> DIRECTION: Please quote exactly the lines below from the line containing "for name in" to the line containing "obj.data.transform(world)", both lines included, and nothing else.
>>>>>
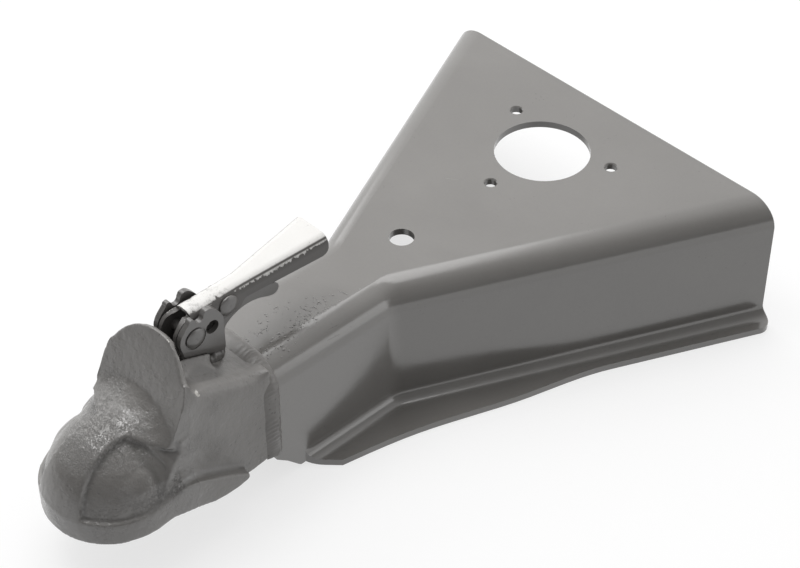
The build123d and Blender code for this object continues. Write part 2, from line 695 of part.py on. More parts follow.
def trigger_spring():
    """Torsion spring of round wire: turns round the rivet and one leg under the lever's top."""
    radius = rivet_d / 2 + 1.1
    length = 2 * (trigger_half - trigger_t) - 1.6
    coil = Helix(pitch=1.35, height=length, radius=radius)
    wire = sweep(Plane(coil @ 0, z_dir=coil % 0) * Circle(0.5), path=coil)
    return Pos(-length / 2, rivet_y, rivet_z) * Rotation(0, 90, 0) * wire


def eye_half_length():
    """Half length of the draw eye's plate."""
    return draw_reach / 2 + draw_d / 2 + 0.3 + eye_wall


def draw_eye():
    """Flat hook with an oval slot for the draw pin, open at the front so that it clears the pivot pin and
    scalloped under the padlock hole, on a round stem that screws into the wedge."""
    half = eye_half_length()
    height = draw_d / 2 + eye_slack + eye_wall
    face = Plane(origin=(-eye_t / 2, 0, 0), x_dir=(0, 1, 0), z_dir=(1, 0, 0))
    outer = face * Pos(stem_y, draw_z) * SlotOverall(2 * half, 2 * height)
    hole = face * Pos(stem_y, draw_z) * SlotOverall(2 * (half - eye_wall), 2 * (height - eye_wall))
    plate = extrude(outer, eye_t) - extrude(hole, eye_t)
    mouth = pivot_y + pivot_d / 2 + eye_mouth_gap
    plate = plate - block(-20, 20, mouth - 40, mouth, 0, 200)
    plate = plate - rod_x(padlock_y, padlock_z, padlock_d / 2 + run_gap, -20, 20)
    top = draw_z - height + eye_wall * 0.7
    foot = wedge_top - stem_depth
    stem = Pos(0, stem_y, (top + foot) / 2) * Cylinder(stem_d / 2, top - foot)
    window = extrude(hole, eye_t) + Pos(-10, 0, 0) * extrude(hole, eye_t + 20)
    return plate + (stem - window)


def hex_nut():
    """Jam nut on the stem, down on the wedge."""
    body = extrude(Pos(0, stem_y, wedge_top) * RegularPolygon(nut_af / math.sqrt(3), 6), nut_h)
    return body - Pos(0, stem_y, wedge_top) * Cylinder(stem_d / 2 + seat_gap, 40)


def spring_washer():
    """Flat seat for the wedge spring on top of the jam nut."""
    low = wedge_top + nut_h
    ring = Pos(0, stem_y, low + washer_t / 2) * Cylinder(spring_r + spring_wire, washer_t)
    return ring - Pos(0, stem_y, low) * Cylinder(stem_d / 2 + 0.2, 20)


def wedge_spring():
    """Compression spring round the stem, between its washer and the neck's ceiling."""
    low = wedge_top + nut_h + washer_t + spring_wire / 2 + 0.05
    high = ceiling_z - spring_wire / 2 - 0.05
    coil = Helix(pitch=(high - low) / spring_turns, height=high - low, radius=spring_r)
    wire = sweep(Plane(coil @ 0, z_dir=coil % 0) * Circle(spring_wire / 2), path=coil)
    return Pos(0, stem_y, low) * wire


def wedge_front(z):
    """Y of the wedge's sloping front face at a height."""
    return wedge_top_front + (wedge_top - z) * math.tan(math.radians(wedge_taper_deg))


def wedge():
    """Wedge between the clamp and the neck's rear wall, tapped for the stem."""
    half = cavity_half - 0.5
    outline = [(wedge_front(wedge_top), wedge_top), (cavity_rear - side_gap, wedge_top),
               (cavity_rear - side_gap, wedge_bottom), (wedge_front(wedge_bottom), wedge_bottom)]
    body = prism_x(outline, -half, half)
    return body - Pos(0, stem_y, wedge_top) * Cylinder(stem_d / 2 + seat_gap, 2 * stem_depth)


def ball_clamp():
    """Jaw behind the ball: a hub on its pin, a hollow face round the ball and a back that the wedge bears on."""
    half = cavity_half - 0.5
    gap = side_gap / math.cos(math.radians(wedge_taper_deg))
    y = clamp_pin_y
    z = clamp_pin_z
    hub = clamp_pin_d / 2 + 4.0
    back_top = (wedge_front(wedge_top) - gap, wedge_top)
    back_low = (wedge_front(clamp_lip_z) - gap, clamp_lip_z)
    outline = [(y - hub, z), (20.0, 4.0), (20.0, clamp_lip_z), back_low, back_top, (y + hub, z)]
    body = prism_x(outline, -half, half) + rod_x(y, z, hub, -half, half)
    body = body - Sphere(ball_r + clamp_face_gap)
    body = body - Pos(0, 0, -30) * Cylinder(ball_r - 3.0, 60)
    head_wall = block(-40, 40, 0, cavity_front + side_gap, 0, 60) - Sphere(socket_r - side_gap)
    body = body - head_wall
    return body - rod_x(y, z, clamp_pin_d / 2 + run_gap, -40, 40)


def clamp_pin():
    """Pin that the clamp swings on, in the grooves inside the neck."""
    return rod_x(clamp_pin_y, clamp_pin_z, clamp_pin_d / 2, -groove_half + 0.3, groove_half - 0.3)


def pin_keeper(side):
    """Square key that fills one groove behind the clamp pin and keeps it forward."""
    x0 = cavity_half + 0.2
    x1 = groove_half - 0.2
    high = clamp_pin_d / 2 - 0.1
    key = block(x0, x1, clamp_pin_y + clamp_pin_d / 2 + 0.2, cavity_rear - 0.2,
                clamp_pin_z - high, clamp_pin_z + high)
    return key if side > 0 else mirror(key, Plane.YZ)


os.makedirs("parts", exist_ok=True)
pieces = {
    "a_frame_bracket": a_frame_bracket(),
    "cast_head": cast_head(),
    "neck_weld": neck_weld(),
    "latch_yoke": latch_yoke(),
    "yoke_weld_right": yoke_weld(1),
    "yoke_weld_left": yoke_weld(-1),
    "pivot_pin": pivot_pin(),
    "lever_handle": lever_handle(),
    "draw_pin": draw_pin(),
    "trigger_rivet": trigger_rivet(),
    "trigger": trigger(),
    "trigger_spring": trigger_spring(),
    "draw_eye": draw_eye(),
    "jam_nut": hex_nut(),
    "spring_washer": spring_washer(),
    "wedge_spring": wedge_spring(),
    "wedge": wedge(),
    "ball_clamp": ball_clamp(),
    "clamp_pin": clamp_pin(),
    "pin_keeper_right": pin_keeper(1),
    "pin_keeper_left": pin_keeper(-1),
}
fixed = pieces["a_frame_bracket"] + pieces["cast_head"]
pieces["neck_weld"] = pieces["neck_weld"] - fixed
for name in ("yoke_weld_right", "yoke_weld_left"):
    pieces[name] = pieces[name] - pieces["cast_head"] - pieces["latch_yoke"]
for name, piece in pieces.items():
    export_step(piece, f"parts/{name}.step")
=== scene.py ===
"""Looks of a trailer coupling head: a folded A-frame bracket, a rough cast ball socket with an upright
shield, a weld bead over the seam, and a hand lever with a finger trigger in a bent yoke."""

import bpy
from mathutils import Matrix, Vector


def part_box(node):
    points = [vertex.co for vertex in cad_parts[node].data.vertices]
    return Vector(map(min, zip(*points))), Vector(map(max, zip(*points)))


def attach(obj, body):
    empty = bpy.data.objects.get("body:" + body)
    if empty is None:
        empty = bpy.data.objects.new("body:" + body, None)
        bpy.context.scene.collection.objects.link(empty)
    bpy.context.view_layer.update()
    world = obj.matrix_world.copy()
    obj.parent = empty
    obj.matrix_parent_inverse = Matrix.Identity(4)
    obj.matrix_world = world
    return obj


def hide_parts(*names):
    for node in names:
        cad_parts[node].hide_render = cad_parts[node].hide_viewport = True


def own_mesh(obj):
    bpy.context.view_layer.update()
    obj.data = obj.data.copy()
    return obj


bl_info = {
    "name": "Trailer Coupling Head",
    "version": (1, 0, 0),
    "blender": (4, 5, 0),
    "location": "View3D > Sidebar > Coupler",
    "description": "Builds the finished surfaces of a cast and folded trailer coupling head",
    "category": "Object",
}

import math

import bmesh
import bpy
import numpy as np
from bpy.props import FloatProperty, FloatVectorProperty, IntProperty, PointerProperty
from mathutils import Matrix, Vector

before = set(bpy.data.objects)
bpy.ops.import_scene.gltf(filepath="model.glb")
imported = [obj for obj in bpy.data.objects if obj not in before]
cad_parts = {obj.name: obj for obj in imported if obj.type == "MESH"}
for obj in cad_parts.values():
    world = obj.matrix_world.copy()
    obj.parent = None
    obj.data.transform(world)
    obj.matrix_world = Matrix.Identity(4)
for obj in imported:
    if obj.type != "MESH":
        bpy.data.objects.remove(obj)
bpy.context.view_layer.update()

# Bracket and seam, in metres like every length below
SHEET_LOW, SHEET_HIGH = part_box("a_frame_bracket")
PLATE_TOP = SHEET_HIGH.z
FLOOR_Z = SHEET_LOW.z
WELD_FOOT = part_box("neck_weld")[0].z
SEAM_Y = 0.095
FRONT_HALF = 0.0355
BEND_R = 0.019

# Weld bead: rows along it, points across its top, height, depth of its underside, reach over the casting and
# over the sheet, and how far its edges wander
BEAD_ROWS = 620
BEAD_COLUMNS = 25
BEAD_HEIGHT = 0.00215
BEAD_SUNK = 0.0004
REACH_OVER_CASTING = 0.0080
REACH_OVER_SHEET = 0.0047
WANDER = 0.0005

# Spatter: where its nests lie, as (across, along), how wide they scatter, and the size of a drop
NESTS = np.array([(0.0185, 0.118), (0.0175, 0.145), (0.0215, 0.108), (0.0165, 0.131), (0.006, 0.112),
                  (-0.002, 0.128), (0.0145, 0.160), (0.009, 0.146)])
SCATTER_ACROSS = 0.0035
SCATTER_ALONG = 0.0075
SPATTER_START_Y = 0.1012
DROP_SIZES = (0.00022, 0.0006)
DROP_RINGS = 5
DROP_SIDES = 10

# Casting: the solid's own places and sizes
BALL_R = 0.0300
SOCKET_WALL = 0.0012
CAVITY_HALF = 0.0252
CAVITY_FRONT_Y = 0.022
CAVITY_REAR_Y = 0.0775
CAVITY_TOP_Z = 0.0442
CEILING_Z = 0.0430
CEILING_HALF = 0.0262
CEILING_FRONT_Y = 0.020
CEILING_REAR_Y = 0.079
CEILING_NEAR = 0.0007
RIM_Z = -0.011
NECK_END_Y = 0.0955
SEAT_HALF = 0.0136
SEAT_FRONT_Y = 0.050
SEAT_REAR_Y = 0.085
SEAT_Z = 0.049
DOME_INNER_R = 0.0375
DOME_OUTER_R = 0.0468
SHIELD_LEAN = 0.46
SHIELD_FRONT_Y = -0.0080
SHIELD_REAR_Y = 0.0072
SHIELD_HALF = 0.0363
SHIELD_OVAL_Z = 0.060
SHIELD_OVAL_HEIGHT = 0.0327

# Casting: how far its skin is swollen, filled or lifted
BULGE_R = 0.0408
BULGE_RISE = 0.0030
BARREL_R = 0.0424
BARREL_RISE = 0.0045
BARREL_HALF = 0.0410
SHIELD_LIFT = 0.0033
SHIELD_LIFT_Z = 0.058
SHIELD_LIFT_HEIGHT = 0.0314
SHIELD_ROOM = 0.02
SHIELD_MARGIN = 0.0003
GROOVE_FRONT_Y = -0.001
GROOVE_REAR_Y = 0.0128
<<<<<
> THE RESPONSE:
for name in ("yoke_weld_right", "yoke_weld_left"):
    pieces[name] = pieces[name] - pieces["cast_head"] - pieces["latch_yoke"]
for name, piece in pieces.items():
    export_step(piece, f"parts/{name}.step")
=== scene.py ===
"""Looks of a trailer coupling head: a folded A-frame bracket, a rough cast ball socket with an upright
shield, a weld bead over the seam, and a hand lever with a finger trigger in a bent yoke."""

import bpy
from mathutils import Matrix, Vector


def part_box(node):
    points = [vertex.co for vertex in cad_parts[node].data.vertices]
    return Vector(map(min, zip(*points))), Vector(map(max, zip(*points)))


def attach(obj, body):
    empty = bpy.data.objects.get("body:" + body)
    if empty is None:
        empty = bpy.data.objects.new("body:" + body, None)
        bpy.context.scene.collection.objects.link(empty)
    bpy.context.view_layer.update()
    world = obj.matrix_world.copy()
    obj.parent = empty
    obj.matrix_parent_inverse = Matrix.Identity(4)
    obj.matrix_world = world
    return obj


def hide_parts(*names):
    for node in names:
        cad_parts[node].hide_render = cad_parts[node].hide_viewport = True


def own_mesh(obj):
    bpy.context.view_layer.update()
    obj.data = obj.data.copy()
    return obj


bl_info = {
    "name": "Trailer Coupling Head",
    "version": (1, 0, 0),
    "blender": (4, 5, 0),
    "location": "View3D > Sidebar > Coupler",
    "description": "Builds the finished surfaces of a cast and folded trailer coupling head",
    "category": "Object",
}

import math

import bmesh
import bpy
import numpy as np
from bpy.props import FloatProperty, FloatVectorProperty, IntProperty, PointerProperty
from mathutils import Matrix, Vector

before = set(bpy.data.objects)
bpy.ops.import_scene.gltf(filepath="model.glb")
imported = [obj for obj in bpy.data.objects if obj not in before]
cad_parts = {obj.name: obj for obj in imported if obj.type == "MESH"}
for obj in cad_parts.values():
    world = obj.matrix_world.copy()
    obj.parent = None
    obj.data.transform(world)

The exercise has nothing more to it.